Albugo occidentalis, the causal agent of spinach white rust, is an oomycete plant pathogen, although some discussions still treat it as a fungal organism. Albugo occidentalis is one of the most important spinach diseases in North America, found throughout the United States east of the rocky mountains.

== Hosts and symptoms ==
The economically important host of Albugo occidentalis is spinach (Spinacia oleracea); although the oomycete has also been reported to affect plants of the genus Chenopodium, the genus including the crop plant quinoa. This pathogen causes white rust or white blister of spinach. It is unrelated to the basidiomycete rusts biologically, but appears somewhat similar on the surface of the leaf, sometimes causing the plant to form white or yellow blister-like pustules on leaves.

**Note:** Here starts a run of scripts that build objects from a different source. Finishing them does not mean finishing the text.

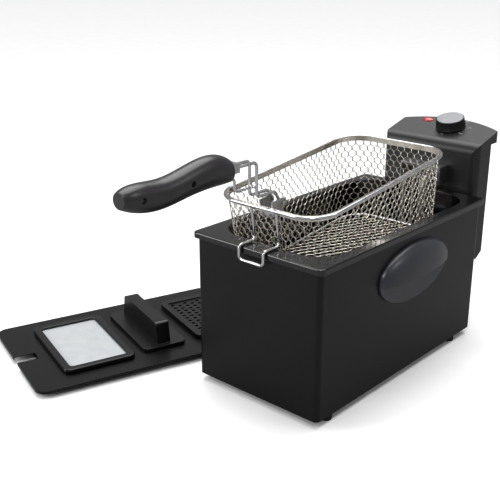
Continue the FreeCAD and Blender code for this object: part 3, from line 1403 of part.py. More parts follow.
def build_lid_vent(vent_y):
    """A cover with a raised border and staggered square holes, over a thin filter."""
    top = "plate_top + vent_height"
    cover = prism("VentBlank", "XY", "plate_top", "vent_height",
                  rectangle(("-vent_width / 2", "vent_width / 2"), vent_y, "vent_corner"))
    recess = block("VentRecess", ("vent_border - vent_width / 2", "vent_width / 2 - vent_border"),
                   (f"{vent_y[0]} + vent_border", f"{vent_y[1]} - vent_border"),
                   (f"{top} - vent_recess", f"{top} + 1"))
    holes = [recess]
    columns, rows = 11, 6
    for row in range(rows):
        for column in range(columns - row % 2):
            x = f"({column} - {(columns - 1 - row % 2) / 2}) * vent_pitch"
            y = f"{vent_y[0]} + vent_length / 2 + ({row} - {(rows - 1) / 2}) * vent_row_pitch"
            holes.append(block(f"VentHole{row}_{column}", (f"{x} - vent_hole / 2", f"{x} + vent_hole / 2"),
                               (f"{y} - vent_hole / 2", f"{y} + vent_hole / 2"),
                               ("lid_height - 1", f"{top} + 1")))
    node("lid_vent_cover", cut("VentCover", cover, *holes), "lid")
    filter_top = "lid_height - lid_sheet - joint_gap"
    pad = block("FilterPad", ("filter_inset - vent_width / 2", "vent_width / 2 - filter_inset"),
                (f"{vent_y[0]} + filter_inset", f"{vent_y[1]} - filter_inset"),
                (f"{filter_top} - filter_thickness", filter_top))
    node("lid_filter", group("LidFilter", [pad]), "lid")


# ---------------------------------------------------------------- the whole fryer

def check_objects():
    """Stop if any object failed or a piece has no sound solid."""
    for item in doc.Objects:
        if "Invalid" in item.State or "Error" in item.State:
            raise RuntimeError(f"{item.Name} ({item.Label}) is {item.State}")
    for item in NODES:
        shape = item.Shape
        if shape.isNull() or not shape.isValid() or not shape.Solids:
            raise RuntimeError(f"{item.Label} has no valid solid")


build_housing()
build_side_handles()
build_rear_rail()
build_pot()
build_head_casing()
build_dial()
build_head_insides()
build_element()
build_basket()
build_basket_handle()
build_lid()
doc.recompute()
check_objects()
for item in NODES:
    item.Shape.exportStep(f"parts/{item.Label}.step")
    print(f"{item.Label}: {len(item.Shape.Solids)} solid(s), {item.Shape.Volume:.0f} mm3")
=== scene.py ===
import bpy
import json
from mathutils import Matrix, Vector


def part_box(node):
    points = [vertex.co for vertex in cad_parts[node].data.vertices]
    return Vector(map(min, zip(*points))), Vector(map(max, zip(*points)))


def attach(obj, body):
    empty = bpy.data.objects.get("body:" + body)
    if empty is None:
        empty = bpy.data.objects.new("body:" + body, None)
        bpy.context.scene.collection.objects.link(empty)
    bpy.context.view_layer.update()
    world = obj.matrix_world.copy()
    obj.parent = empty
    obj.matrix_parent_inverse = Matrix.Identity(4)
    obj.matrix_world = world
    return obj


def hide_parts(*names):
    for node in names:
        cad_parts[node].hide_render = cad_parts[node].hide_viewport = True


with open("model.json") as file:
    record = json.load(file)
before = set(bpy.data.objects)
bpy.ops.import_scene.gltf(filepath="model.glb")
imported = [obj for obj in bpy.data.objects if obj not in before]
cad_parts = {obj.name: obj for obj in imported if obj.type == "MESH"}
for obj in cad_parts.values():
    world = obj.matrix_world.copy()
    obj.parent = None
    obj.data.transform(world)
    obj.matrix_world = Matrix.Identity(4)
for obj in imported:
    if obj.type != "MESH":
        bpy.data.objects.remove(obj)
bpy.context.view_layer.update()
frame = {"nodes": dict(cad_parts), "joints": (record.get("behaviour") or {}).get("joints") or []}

import json
import math

import bpy
from bpy.props import FloatProperty, FloatVectorProperty, IntProperty, PointerProperty, StringProperty
from mathutils import Matrix, Vector

bl_info = {
    "name": "Deep Fryer Finish",
    "version": (1, 0, 0),
    "blender": (4, 5, 0),
    "location": "3D View > Sidebar > Fryer",
    "description": "Finishes, woven basket and small fittings of a household deep fryer",
    "category": "Object",
}

MM = 0.001

# The basket's mesh, where a size isn't a setting.
MESH_GAP = 0.1 * MM         # between the mesh and the rim wire
BAND_RISE = 1.5 * MM        # how far the edge band stands above the rim wire's middle
BAND_THICKNESS = 2.2        # the band's thickness, in wire radii
TWIST_CLOSENESS = 0.85      # how near a wire's middle comes to the line it shares, in wire radii
WALL_STRAIGHT = 0.32        # half of a wire's straight stretch on the walls, in rows
FLOOR_STRAIGHT = 0.28       # the same on the floor

# The printed scale round the knob.
SCALE_START = -62           # angle of the first tick, in degrees from the panel's local x
SCALE_STEP = 15.5           # degrees from one tick to the next
TICKS = 9
LABELS = (("190", 8), ("170", 5), ("150", 2))
PRINT_HEIGHT = 0.05 * MM
NUMBER_SIZE = 3.4 * MM

# The stage.
FLOOR_RADIUS = 30.0
FLOOR_SIDES = 96
FLOOR_GAP = 0.2 * MM        # between the floor and the feet


# ---------------------------------------------------------------- settings

class FryerWeave(bpy.types.PropertyGroup):
    """Sizes of the basket's wire mesh."""
    pitch: FloatProperty(name="Wire pitch", default=5.2 * MM, unit="LENGTH",
                         description="From one upright wire to the next; a cell is two wide")
    row_height: FloatProperty(name="Row height", description="Half the height of one mesh cell",
                              default=7.4 * MM, unit="LENGTH")
    wire_radius: FloatProperty(name="Mesh wire radius", description="Half the mesh wire's thickness",
                               default=0.5 * MM, unit="LENGTH")
    depth: FloatProperty(name="Basket depth", description="From the rim wire's middle to the mesh floor",
                         default=110 * MM, unit="LENGTH")
    taper: FloatProperty(name="Taper", description="How far each wall leans in over the depth",
                         default=6 * MM, unit="LENGTH")
    corner: FloatProperty(name="Corner radius", description="Radius of the mesh tub's upright corners",
                          default=32 * MM, unit="LENGTH")
    rim_radius: FloatProperty(name="Rim wire radius", description="Half the rim wire's thickness",
                              default=2 * MM, unit="LENGTH")
    band_height: FloatProperty(name="Edge band", default=6.5 * MM, unit="LENGTH",
                               description="Height of the folded band at the mesh's top edge")


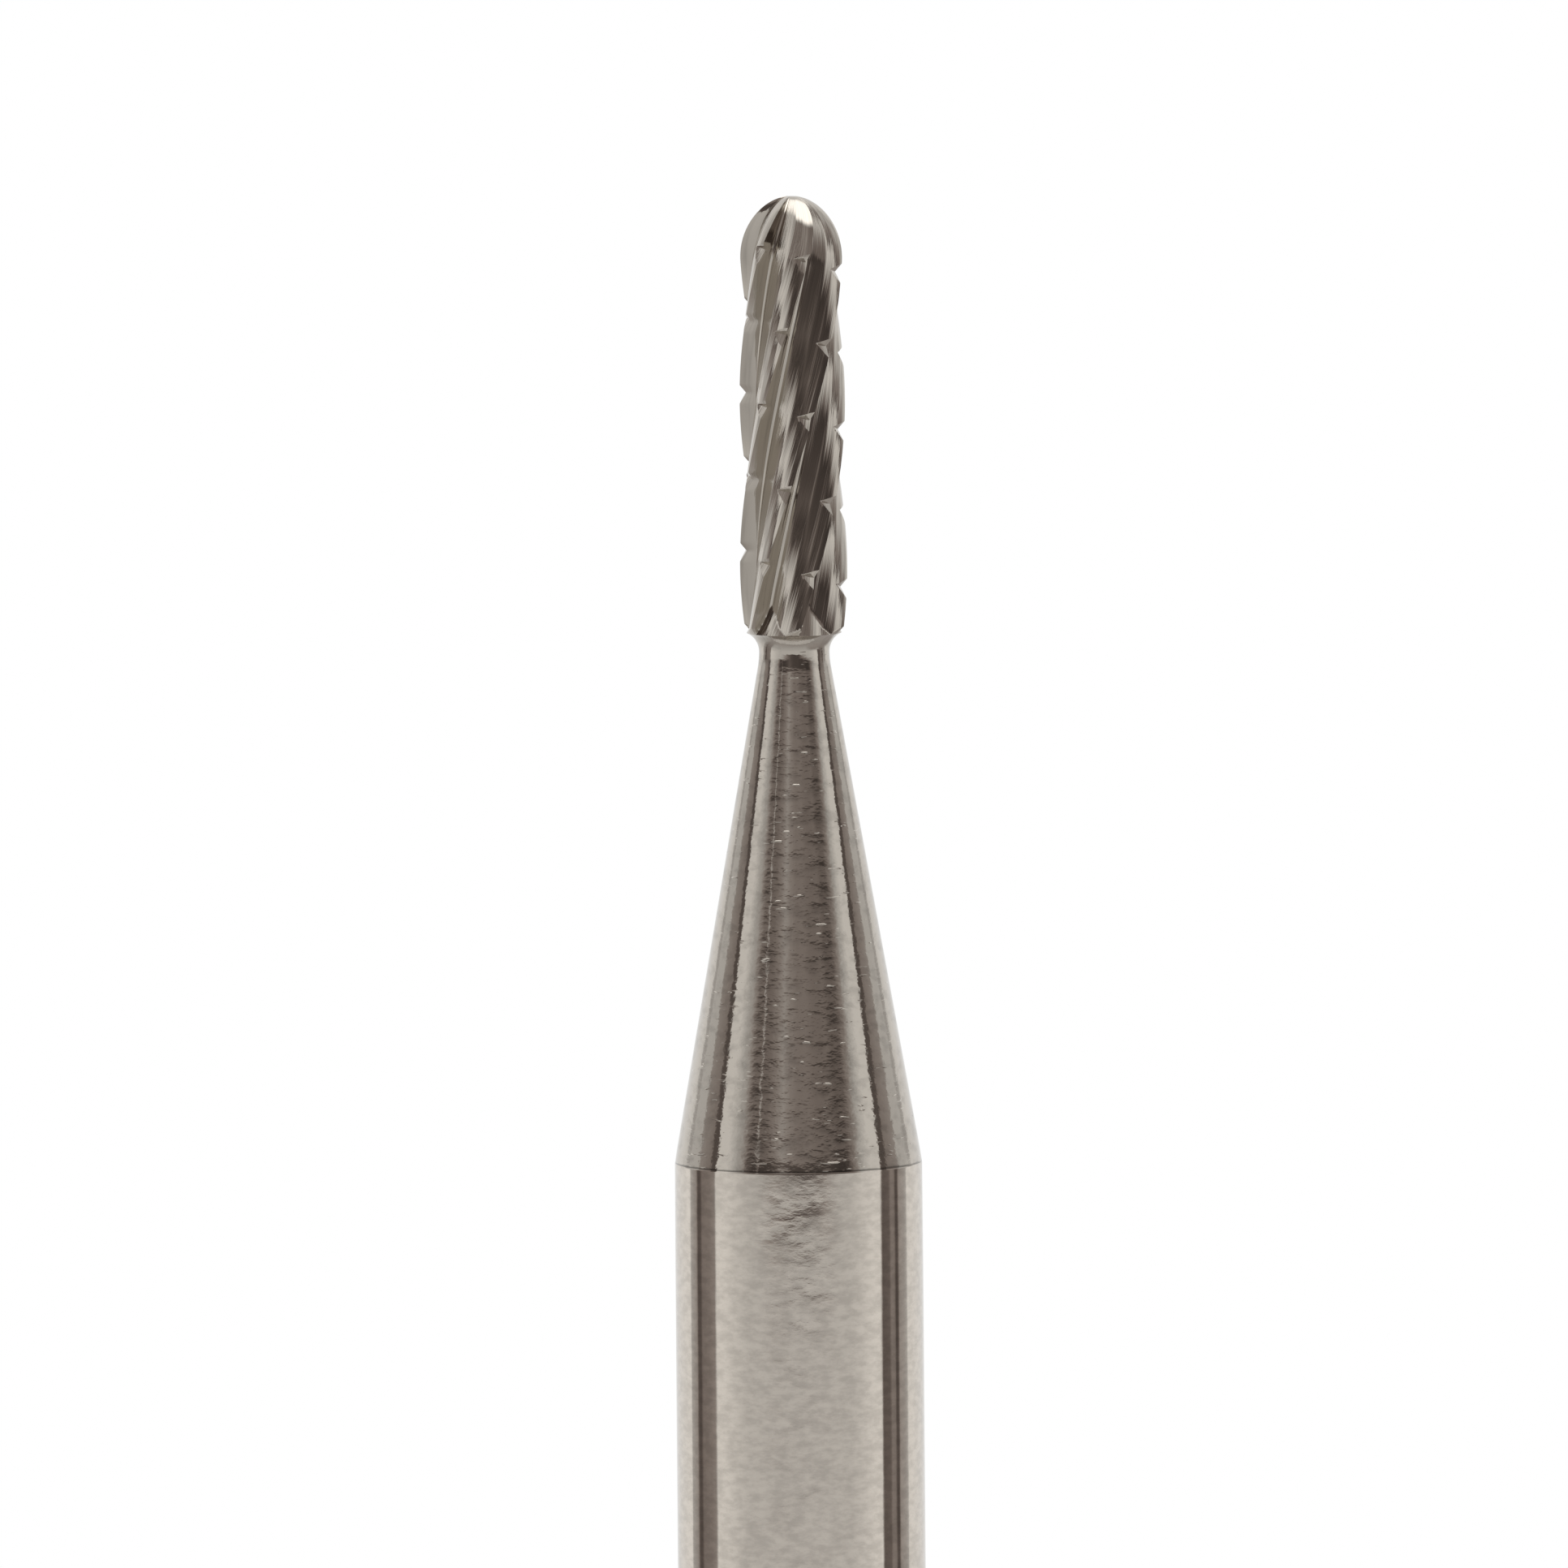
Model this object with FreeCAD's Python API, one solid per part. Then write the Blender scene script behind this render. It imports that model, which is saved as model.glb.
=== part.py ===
import FreeCAD, Part
import math
import os
from FreeCAD import Vector

# Dental bur: a round-end, cross-cut fissure head on a long neck cone, ground in one piece from
# carbide and butt-joined to a plain straight steel shank. Millimetres and degrees. +Z runs along
# the axis to the tip, the origin is the centre of the shank's end face, and angles are counted
# from the front, -Y, towards +X.

# Whole length and shank
OVERALL_LENGTH = 44.5
SHANK_DIAMETER = 2.35
SHANK_CHAMFER = 0.25

# Neck, from the shank up to the blades
CONE_LENGTH = 4.80
NECK_DIAMETER = 0.668
NECK_LENGTH = 0.05
FLARE_RADIUS = 0.20
FLARE_DIAMETER = 0.90

# Head
BLADE_COUNT = 6
HEAD_LENGTH = 4.14
HEAD_BASE_DIAMETER = 1.022
HEAD_TIP_DIAMETER = 0.982
HEEL_HEIGHT = 0.07
DOME_HEIGHT = 0.63
TIP_FLAT_DIAMETER = 0.10
FLUTE_LEAD = 9.5
EDGE_ANGLE = 101.5  # a cutting edge, carried up to the tip's height

# One blade's section. Widths are shares of the way round to the next edge, and radii are shares
# of the cutting edge's radius: the land and the back fall away behind the edge to the gullet.
LAND_WIDTH = 0.217
LAND_HEEL = 0.910
BACK_WIDTH = 0.430
BACK_HEEL = 0.820
GULLET_START = 0.80
GULLET_END = 0.93
GULLET_MOUTH = 0.690
GULLET_FLOOR = 0.672

# Where the flutes run out: a cone closes the gullets between the flare and the head's core
RUNOUT_LENGTH = 0.14
RUNOUT_TOP_DIAMETER = 0.62

# Chip-breaker: one left-hand V groove that winds round the head and nicks every blade
NOTCH_PITCH = 0.745
NOTCH_DEPTH = 0.062
NOTCH_ABOVE = 0.075
NOTCH_BELOW = 0.105
NOTCH_START = 0.555  # depth below the tip at which the groove first faces the front
NOTCH_FIRST_ANGLE = -45.0
NOTCHED_LENGTH = 3.85
NOTCH_BEHIND = 30.0
NOTCH_AHEAD = 14.0
NOTCH_OUTREACH = 2.0  # how far a cutter is drawn outwards, in notch depths

# Steps of the lofted blades
TWIST_STEP = 10.0
DOME_STEPS = 9

NECK_RADIUS = NECK_DIAMETER / 2
FLARE_REACH = FLARE_DIAMETER / 2 - NECK_RADIUS
FLARE_TURN = math.acos(1 - FLARE_REACH / FLARE_RADIUS)
HEAD_FOOT = OVERALL_LENGTH - HEAD_LENGTH
NECK_TOP = HEAD_FOOT - FLARE_RADIUS * math.sin(FLARE_TURN)
CONE_TOP = NECK_TOP - NECK_LENGTH
SHANK_TOP = CONE_TOP - CONE_LENGTH
DOME_FOOT = OVERALL_LENGTH - DOME_HEIGHT
LAST_TURN = math.acos(TIP_FLAT_DIAMETER / HEAD_TIP_DIAMETER)
DOME_RISE = DOME_HEIGHT / math.sin(LAST_TURN)
ORIGIN = Vector(0, 0, 0)
AXIS = Vector(0, 0, 1)


def at(radius, angle, height):
    """The point at an angle from the front."""
    turn = math.radians(angle)
    return Vector(radius * math.sin(turn), -radius * math.cos(turn), height)


def line(start, end):
    """A straight stretch of a turned profile, between (radius, height) pairs."""
    return Part.makeLine(Vector(start[0], 0, start[1]), Vector(end[0], 0, end[1]))


def turned(edges):
    """The solid that a closed profile, beside the axis, makes in one turn."""
    return Part.Face(Part.Wire(edges)).revolve(ORIGIN, AXIS, 360)


def outline(corners):
    """The straight stretches that join a row of (radius, height) pairs."""
    return [line(a, b) for a, b in zip(corners, corners[1:])]


def flare_arc():
    """The concave run from the neck out to the head's foot, tangent to the neck."""
    centre = NECK_RADIUS + FLARE_RADIUS
    points = []
    for turn in (0, FLARE_TURN / 2, FLARE_TURN):
        radius = centre - FLARE_RADIUS * math.cos(turn)
        points.append(Vector(radius, 0, NECK_TOP + FLARE_RADIUS * math.sin(turn)))
    return Part.Arc(*points).toShape()


def edge_angle(height):
    """Where the right-hand spiral of the first cutting edge stands at a height."""
    return EDGE_ANGLE - 360 * (OVERALL_LENGTH - height) / FLUTE_LEAD


def cutting_radius(height):
    """Radius of the cutting edges: a slight taper, and over it half an ellipse to the tip."""
    if height > DOME_FOOT:
        share = (height - DOME_FOOT) / DOME_RISE
        return HEAD_TIP_DIAMETER / 2 * math.sqrt(1 - share**2)
    share = (height - HEAD_FOOT) / (DOME_FOOT - HEAD_FOOT)
    return (HEAD_BASE_DIAMETER + share * (HEAD_TIP_DIAMETER - HEAD_BASE_DIAMETER)) / 2


def section_heights():
    """Even steps of twist up to the round end, and even steps of the ellipse over it."""
    span = DOME_FOOT - CONE_TOP
    steps = math.ceil(360 * span / FLUTE_LEAD / TWIST_STEP)
    straight = [CONE_TOP + span * i / steps for i in range(steps)]
    turns = [LAST_TURN * i / DOME_STEPS for i in range(DOME_STEPS + 1)]
    return straight + [DOME_FOOT + DOME_RISE * math.sin(turn) for turn in turns]


def blade_section(height, edge):
    """Land, back, gullet and rake face, from one cutting edge back to the next."""
    radius = cutting_radius(height)
    pitch = 360 / BLADE_COUNT
    tip, heel, back, start, floor, end, following = (
        at(radius * reach, edge - pitch * behind, height)
        for behind, reach in (
            (0, 1),
            (LAND_WIDTH, LAND_HEEL),
            (BACK_WIDTH, BACK_HEEL),
            (GULLET_START, GULLET_MOUTH),
            ((GULLET_START + GULLET_END) / 2, GULLET_FLOOR),
            (GULLET_END, GULLET_MOUTH),
            (1, 1),
        )
    )
    return [
        Part.makeLine(tip, heel),
        Part.makeLine(heel, back),
        Part.makeLine(back, start),
        Part.Arc(start, floor, end).toShape(),
        Part.makeLine(end, following),
    ]


def head_section(height):
    """The closed outline of all the blades at a height."""
    edges = []
    for k in range(BLADE_COUNT):
        edges += blade_section(height, edge_angle(height) - 360 * k / BLADE_COUNT)
    return Part.Wire(edges)


def blades():
    """The twisted blades, run down past the head and trimmed there at the foot and the heel."""
    loft = Part.makeLoft([head_section(height) for height in section_heights()], True, False, False)
    clear = OVERALL_LENGTH + DOME_HEIGHT
    wide = HEAD_BASE_DIAMETER
    heel = (HEAD_BASE_DIAMETER / 2, HEAD_FOOT + HEEL_HEIGHT)
    around = [(0, HEAD_FOOT), (FLARE_DIAMETER / 2, HEAD_FOOT), heel, (wide, heel[1]), (wide, clear)]
    return loft.common(turned(outline(around + [(0, clear), (0, HEAD_FOOT)])))


def notch_cutter(depth, edge):
    """The V groove where it crosses one cutting edge: a V turned about the axis through a short
    arc, and tilted to the groove's own slope."""
    height = OVERALL_LENGTH - depth
    radius = cutting_radius(height)
    root = Vector(0, NOTCH_DEPTH - radius, 0)
    outer = NOTCH_DEPTH * (1 - NOTCH_OUTREACH) - radius
    above = Vector(0, outer, NOTCH_OUTREACH * NOTCH_ABOVE)
    below = Vector(0, outer, -NOTCH_OUTREACH * NOTCH_BELOW)
    face = Part.Face(Part.makePolygon([root, above, below, root]))
    face.rotate(ORIGIN, AXIS, -NOTCH_BEHIND)
    cutter = face.revolve(ORIGIN, AXIS, NOTCH_BEHIND + NOTCH_AHEAD)
    slope = math.degrees(math.atan(NOTCH_PITCH / (2 * math.pi * radius)))
    cutter.rotate(ORIGIN, Vector(0, -1, 0), slope)
    cutter.rotate(ORIGIN, AXIS, edge)
    cutter.translate(Vector(0, 0, height))
    return cutter


def notch_cutters():
    """The groove sinks by its pitch in each turn to the right, and the blades sink to the left, so
    they cross once a blade: each crossing gets a cutter."""
    pitch = 360 / BLADE_COUNT
    closing = 1 + NOTCH_PITCH / FLUTE_LEAD
    deepest = min(NOTCHED_LENGTH, HEAD_LENGTH - HEEL_HEIGHT - NOTCH_BELOW)
    cutters = []
    blade = math.floor(-EDGE_ANGLE / pitch)
    depth = 0
    while depth <= deepest:
        upper_edge = EDGE_ANGLE + blade * pitch
        depth = (NOTCH_START + NOTCH_PITCH * upper_edge / 360) / closing
        edge = upper_edge - 360 * depth / FLUTE_LEAD
        if edge >= NOTCH_FIRST_ANGLE and depth <= deepest:
            cutters.append(notch_cutter(depth, edge))
        blade += 1
    return cutters


def neck():
    """The long cone from the shank, the short straight neck, the flare, and the run-out cone that
    reaches up into the head's core."""
    foot = (0, SHANK_TOP)
    top = HEAD_FOOT + RUNOUT_LENGTH
    below = [foot, (SHANK_DIAMETER / 2, SHANK_TOP), (NECK_RADIUS, CONE_TOP), (NECK_RADIUS, NECK_TOP)]
    above = [(FLARE_DIAMETER / 2, HEAD_FOOT), (RUNOUT_TOP_DIAMETER / 2, top), (0, top), foot]
    return turned(outline(below) + [flare_arc()] + outline(above))


def carbide_head():
    return blades().cut(notch_cutters()).fuse(neck())


def steel_shank():
    radius = SHANK_DIAMETER / 2
    corners = [
        (0, 0),
        (radius - SHANK_CHAMFER, 0),
        (radius, SHANK_CHAMFER),
        (radius, SHANK_TOP),
        (0, SHANK_TOP),
        (0, 0),
    ]
    return turned(outline(corners))


os.makedirs("parts", exist_ok=True)
for name, shape in (("carbide_head", carbide_head()), ("steel_shank", steel_shank())):
    print(name, "solids", len(shape.Solids), "valid", shape.isValid(), "mm3", round(shape.Volume, 3))
    shape.exportStep("parts/" + name + ".step")
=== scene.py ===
import bpy
import math
import numpy as np
from mathutils import Matrix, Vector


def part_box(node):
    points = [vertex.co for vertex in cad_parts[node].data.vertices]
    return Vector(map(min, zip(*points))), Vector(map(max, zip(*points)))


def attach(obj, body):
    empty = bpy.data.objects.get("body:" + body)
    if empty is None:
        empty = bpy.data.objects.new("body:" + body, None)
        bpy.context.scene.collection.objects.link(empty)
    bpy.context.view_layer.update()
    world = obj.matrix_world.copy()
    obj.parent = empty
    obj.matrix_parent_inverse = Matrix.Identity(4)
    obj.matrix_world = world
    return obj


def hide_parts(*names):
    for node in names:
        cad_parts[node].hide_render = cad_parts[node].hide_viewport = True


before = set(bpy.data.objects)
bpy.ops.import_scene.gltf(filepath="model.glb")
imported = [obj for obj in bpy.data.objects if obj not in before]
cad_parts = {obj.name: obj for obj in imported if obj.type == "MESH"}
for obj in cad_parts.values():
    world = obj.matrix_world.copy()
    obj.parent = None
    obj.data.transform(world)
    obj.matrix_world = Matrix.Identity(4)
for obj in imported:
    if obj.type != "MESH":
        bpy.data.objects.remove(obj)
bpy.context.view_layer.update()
scene = bpy.context.scene
print("frame loaded")

mm = 0.001
shankHigh = np.array(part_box("steel_shank")[1]) / mm
headHigh = np.array(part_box("carbide_head")[1]) / mm
tipHeight = headHigh[2]
jointHeight = shankHigh[2]
shankRadius = shankHigh[0]

# Camera: a long lens, level with the neck and looking a little down, as in the photograph

camera = dict(
    lens=1000.0,
    sensor=36.0,
    frameWidth=14.847,  # millimetres that the picture spans at the bur
    aimLeft=0.108,
    aimBelowTip=5.58,
    elevation=5.0,
    roll=0.47,  # degrees by which the bur leans left
)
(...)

The early stage, a milder chlorosis, is found on the on abaxial face, but if the white rust is allowed to thrive, it can blister and be visible on the adaxial surface as well.

== Disease cycle ==
Like all the other species in its genus, Albugo occidentalis is an oomycete. The survival structure is an oospore, which is the result of the karyogamy of two haploid gametes (the oogonium and antheridium). The oospore can overwinter in the soil, and in the spring it produces zoospores which will encyst on the surface of spinach leaves in the presence of water and germinate. Asexual propagation of Albugo occidentalis occurs via the production of sporangia on sporangiophores. These sporangia disperse and form zoospores, which complete the asexual cycle by re-infecting or infecting a new spinach leaf. The asexual oomycete can overwinter in spinach debris.

== Environment ==
Because it is an oomycete, presence of water or atmospheric moisture is essential for infection via motile zoospores. Periods of greatest risk of infection include spring and fall when cool evenings promote dew formation on leaf and days are not hot and dry enough to dry out the leaf surface. Albugo occidentalis is most successful at temperatures between 12° and 18 °C, and in this range the white rust takes about three days to germinate. It takes longer at temperatures outside of this window.